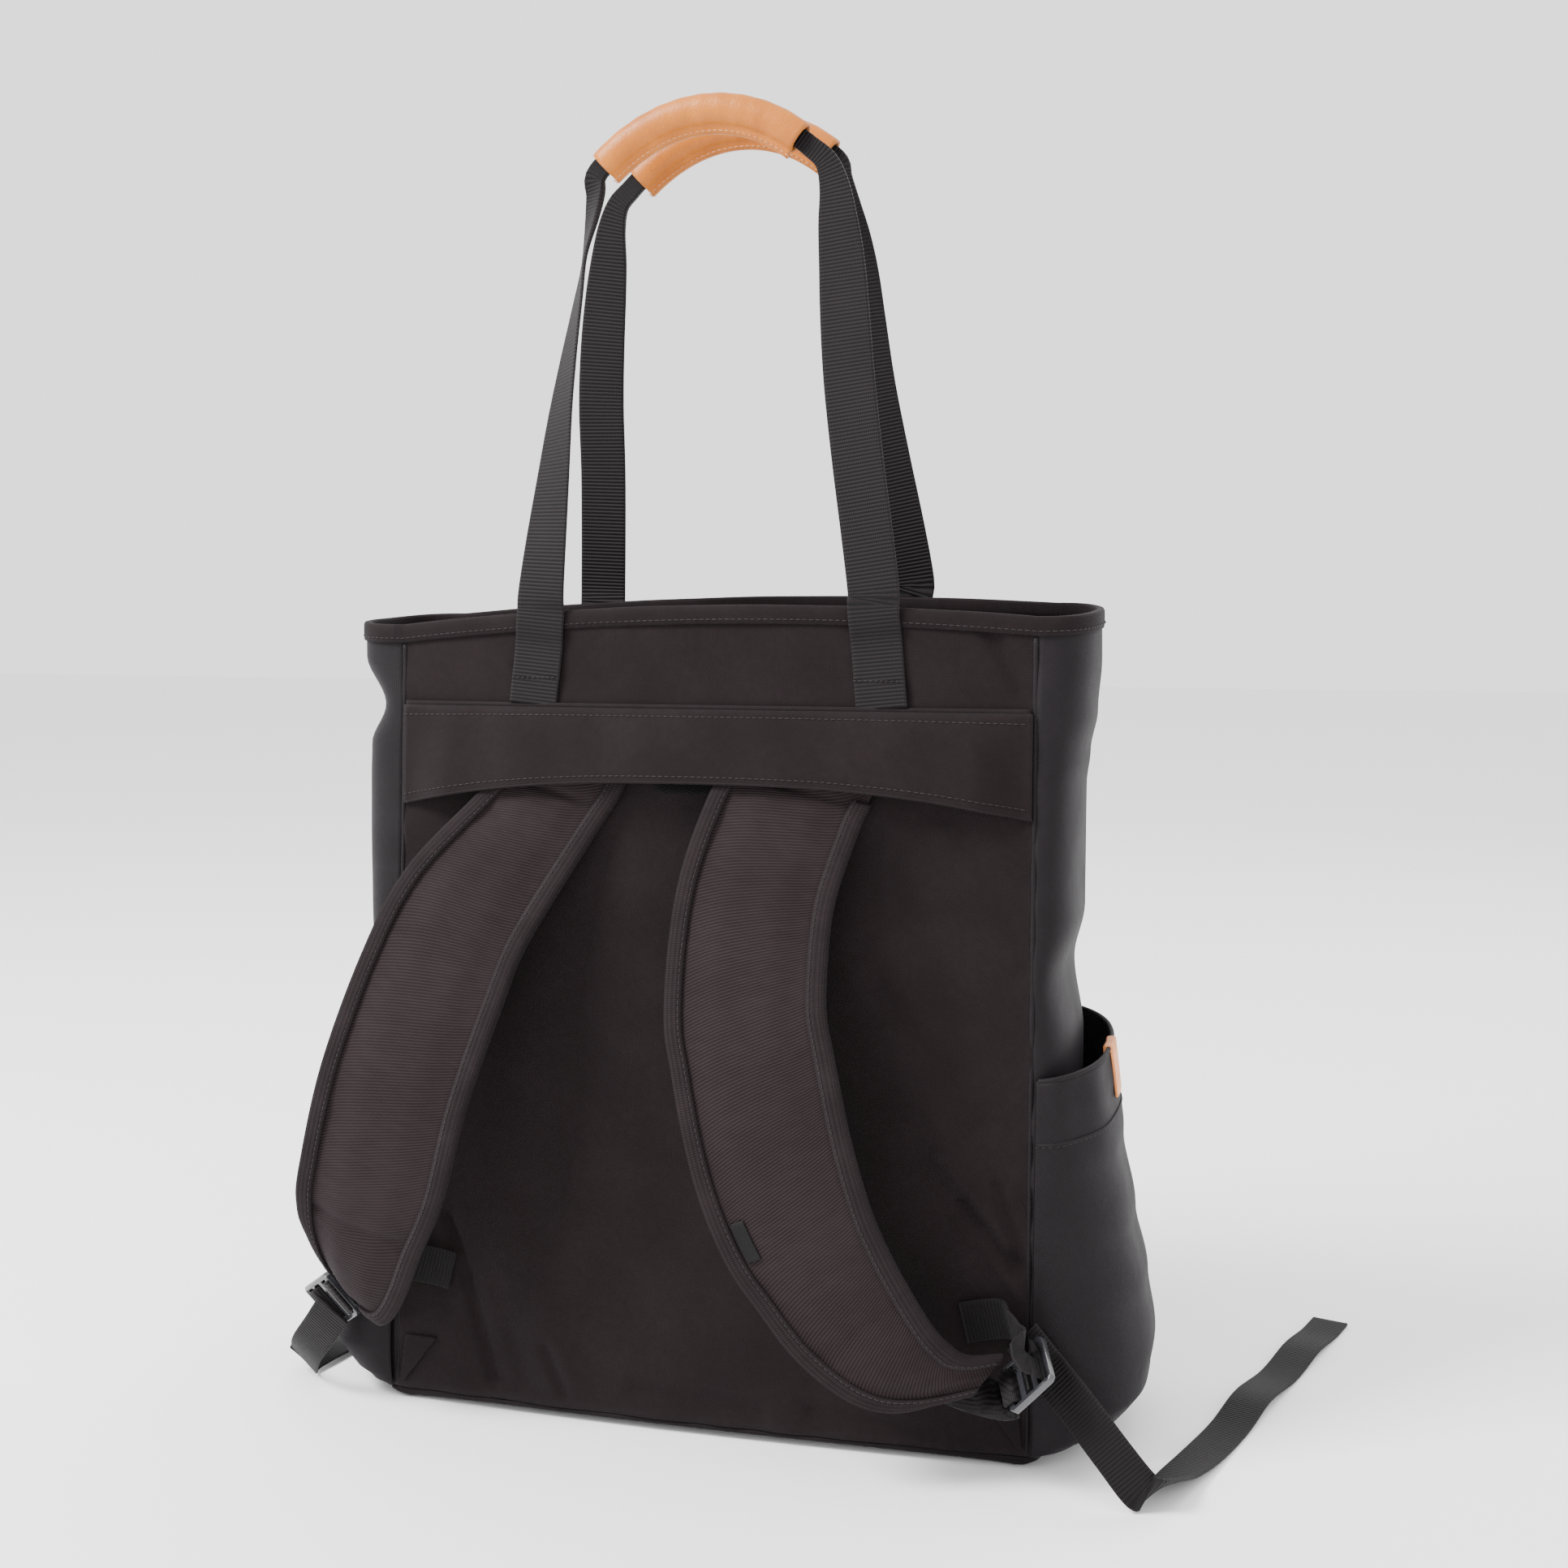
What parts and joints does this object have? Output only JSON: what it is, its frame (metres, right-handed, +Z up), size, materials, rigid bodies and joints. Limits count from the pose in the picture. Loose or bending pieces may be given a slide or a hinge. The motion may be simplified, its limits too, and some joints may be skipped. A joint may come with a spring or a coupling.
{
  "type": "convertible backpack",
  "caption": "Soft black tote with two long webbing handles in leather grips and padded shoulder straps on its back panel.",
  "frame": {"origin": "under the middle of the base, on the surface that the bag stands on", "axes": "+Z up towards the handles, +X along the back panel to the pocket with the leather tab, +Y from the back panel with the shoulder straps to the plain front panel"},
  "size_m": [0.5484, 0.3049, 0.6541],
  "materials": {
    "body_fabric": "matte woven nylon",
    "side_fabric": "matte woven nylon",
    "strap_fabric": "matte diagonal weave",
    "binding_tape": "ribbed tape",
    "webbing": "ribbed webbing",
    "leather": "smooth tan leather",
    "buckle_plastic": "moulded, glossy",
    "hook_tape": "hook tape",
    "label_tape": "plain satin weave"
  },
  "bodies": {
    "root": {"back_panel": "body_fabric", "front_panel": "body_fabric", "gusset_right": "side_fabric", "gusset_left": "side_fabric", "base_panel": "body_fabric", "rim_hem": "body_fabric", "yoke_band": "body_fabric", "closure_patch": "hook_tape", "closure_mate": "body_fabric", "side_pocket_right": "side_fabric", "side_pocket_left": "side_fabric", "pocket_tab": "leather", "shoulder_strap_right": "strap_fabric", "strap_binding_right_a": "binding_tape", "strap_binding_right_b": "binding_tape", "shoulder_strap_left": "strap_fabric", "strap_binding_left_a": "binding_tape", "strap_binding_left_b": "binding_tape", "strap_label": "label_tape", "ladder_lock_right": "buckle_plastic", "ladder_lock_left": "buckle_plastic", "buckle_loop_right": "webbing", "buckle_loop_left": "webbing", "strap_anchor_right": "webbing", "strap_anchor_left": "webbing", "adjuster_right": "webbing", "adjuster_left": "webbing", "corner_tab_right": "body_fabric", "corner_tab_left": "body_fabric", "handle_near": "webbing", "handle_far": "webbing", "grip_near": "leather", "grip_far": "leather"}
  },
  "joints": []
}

────────

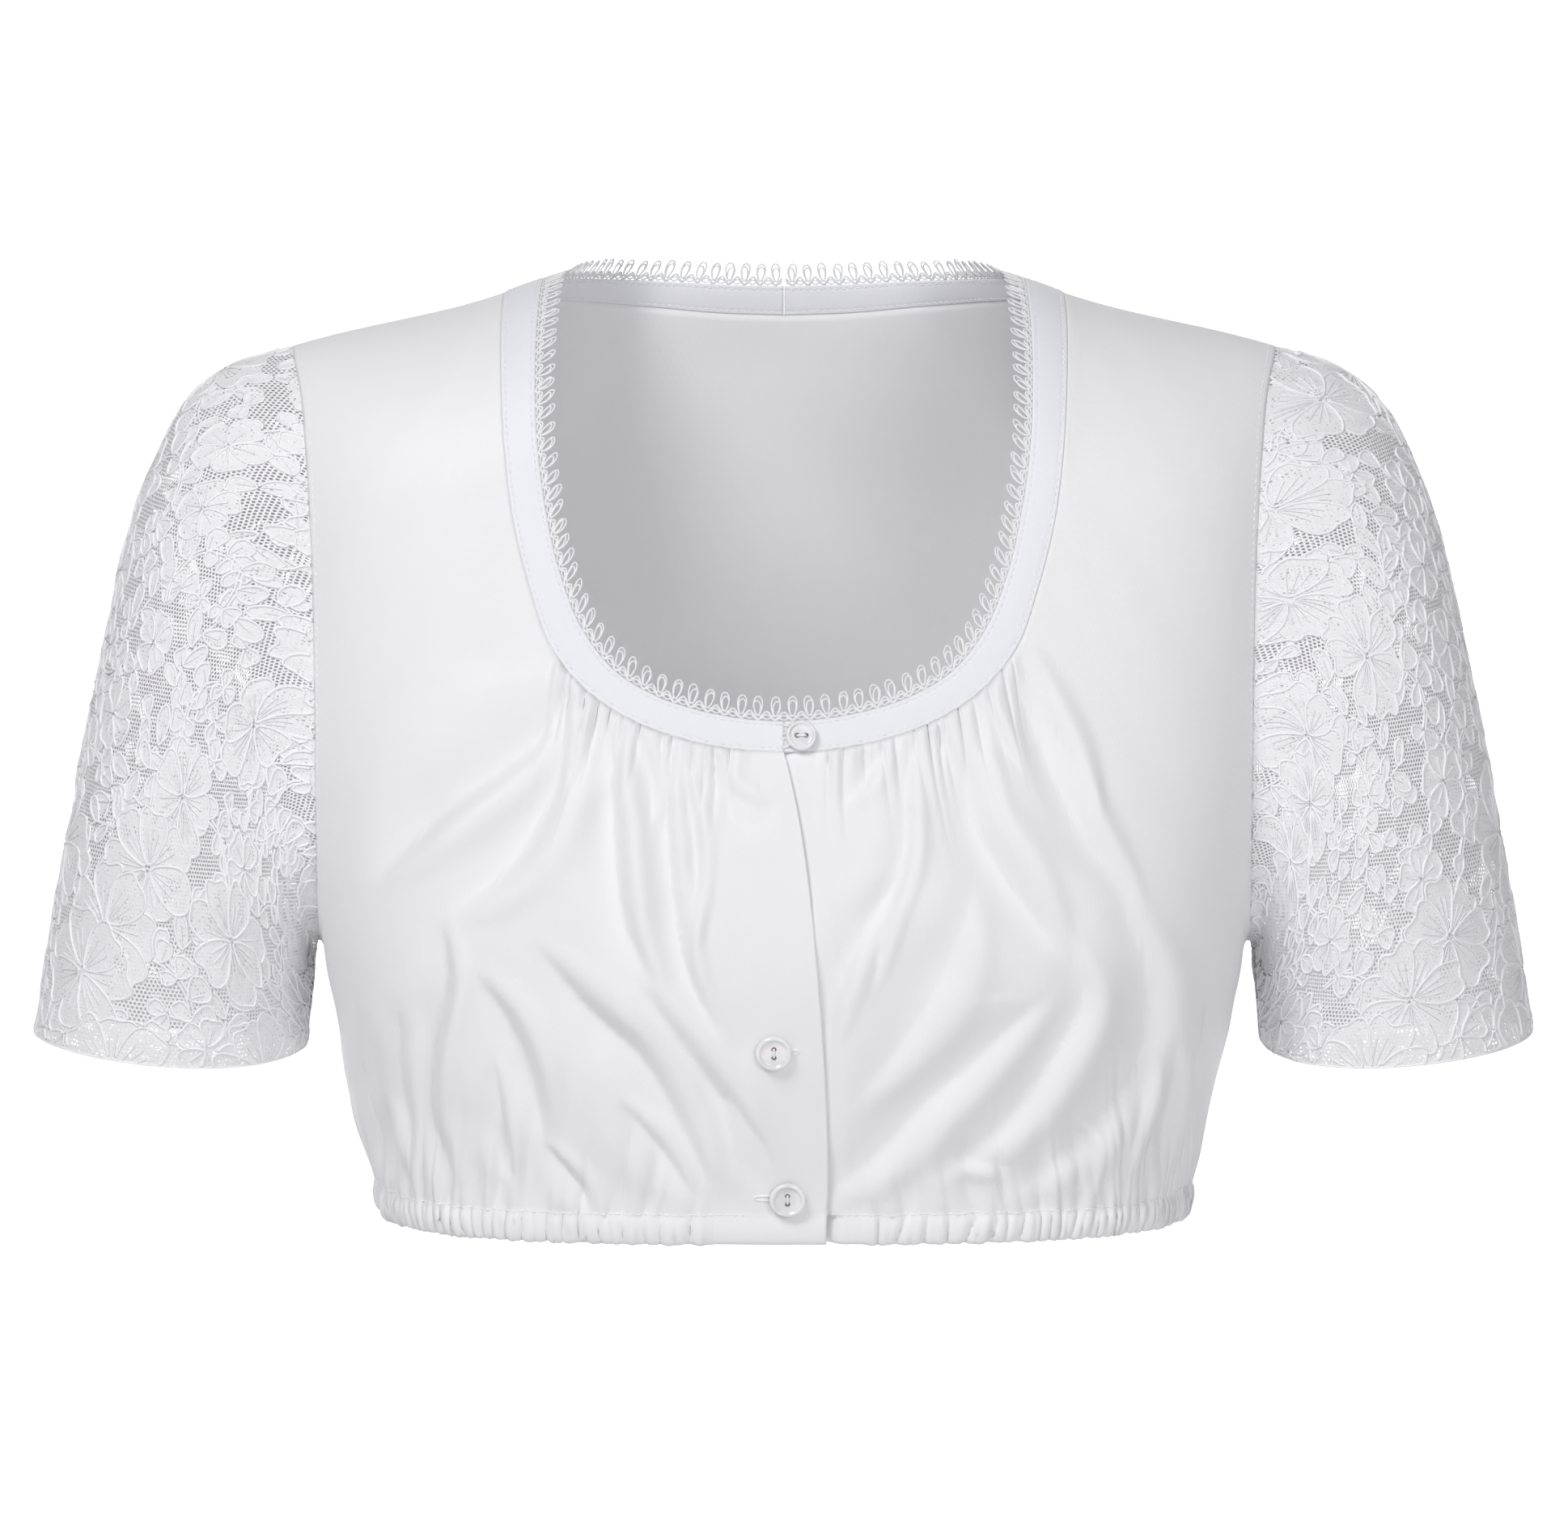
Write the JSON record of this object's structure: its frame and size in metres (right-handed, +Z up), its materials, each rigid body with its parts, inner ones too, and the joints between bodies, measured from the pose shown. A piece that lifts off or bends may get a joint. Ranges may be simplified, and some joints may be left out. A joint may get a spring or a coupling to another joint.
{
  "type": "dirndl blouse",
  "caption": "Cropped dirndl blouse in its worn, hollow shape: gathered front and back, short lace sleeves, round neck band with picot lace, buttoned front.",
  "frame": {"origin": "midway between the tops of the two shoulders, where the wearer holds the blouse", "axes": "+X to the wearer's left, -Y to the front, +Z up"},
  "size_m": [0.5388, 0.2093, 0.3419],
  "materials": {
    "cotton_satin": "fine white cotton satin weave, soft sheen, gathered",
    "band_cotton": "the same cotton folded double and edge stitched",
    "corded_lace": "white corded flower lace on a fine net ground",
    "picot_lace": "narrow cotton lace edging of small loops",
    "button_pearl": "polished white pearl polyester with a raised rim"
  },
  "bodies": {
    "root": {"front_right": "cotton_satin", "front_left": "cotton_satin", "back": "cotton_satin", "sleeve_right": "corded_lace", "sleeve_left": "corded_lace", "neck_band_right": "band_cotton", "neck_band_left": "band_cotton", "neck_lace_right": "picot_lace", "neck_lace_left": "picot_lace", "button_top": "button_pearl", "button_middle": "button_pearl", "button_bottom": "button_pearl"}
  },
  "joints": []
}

────────

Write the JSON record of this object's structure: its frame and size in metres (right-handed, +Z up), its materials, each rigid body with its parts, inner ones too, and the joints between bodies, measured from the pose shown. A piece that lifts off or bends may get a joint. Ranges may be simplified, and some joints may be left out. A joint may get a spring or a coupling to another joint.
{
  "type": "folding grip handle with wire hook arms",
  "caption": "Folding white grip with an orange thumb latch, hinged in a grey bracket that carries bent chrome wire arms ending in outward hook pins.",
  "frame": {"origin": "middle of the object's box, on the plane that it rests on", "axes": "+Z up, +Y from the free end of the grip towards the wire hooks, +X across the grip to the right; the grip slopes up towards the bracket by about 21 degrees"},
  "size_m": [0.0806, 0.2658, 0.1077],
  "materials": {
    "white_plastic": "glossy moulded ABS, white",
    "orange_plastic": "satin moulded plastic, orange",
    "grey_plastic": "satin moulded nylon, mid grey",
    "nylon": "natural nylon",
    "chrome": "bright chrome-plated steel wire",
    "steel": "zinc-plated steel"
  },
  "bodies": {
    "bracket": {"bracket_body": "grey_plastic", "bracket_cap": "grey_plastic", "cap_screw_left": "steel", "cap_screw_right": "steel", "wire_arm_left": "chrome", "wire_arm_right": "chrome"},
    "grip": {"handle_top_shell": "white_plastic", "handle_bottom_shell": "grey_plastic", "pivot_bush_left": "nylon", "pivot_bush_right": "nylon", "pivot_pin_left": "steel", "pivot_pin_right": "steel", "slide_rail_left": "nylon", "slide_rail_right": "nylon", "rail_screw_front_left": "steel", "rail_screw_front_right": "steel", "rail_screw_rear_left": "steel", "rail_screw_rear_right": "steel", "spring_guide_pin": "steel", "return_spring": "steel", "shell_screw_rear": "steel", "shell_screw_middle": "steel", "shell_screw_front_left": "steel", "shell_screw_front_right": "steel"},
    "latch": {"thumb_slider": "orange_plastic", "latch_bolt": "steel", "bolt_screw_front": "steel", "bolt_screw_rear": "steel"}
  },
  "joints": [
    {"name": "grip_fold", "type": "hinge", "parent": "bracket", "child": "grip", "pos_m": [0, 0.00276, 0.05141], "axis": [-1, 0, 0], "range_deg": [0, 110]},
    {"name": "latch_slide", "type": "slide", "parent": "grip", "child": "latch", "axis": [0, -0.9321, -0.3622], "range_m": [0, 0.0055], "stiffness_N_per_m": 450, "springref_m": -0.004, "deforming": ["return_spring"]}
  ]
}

────────

Pull out each line containing the word "that" and copy it.

## CORRECT ANSWER
  "frame": {"origin": "under the middle of the base, on the surface that the bag stands on", "axes": "+Z up towards the handles, +X along the back panel to the pocket with the leather tab, +Y from the back panel with the shoulder straps to the plain front panel"},
Write the JSON record of this object's structure: its frame and size in metres (right-handed, +Z up), its materials, each rigid body with its parts, inner ones too, and the joints between bodies, measured from the pose shown. A piece that lifts off or bends may get a joint. Ranges may be simplified, and some joints may be left out. A joint may get a spring or a coupling to another joint.
Write the JSON record of this object's structure: its frame and size in metres (right-handed, +Z up), its materials, each rigid body with its parts, inner ones too, and the joints between bodies, measured from the pose shown. A piece that lifts off or bends may get a joint. Ranges may be simplified, and some joints may be left out. A joint may get a spring or a coupling to another joint.
  "caption": "Folding white grip with an orange thumb latch, hinged in a grey bracket that carries bent chrome wire arms ending in outward hook pins.",
  "frame": {"origin": "middle of the object's box, on the plane that it rests on", "axes": "+Z up, +Y from the free end of the grip towards the wire hooks, +X across the grip to the right; the grip slopes up towards the bracket by about 21 degrees"},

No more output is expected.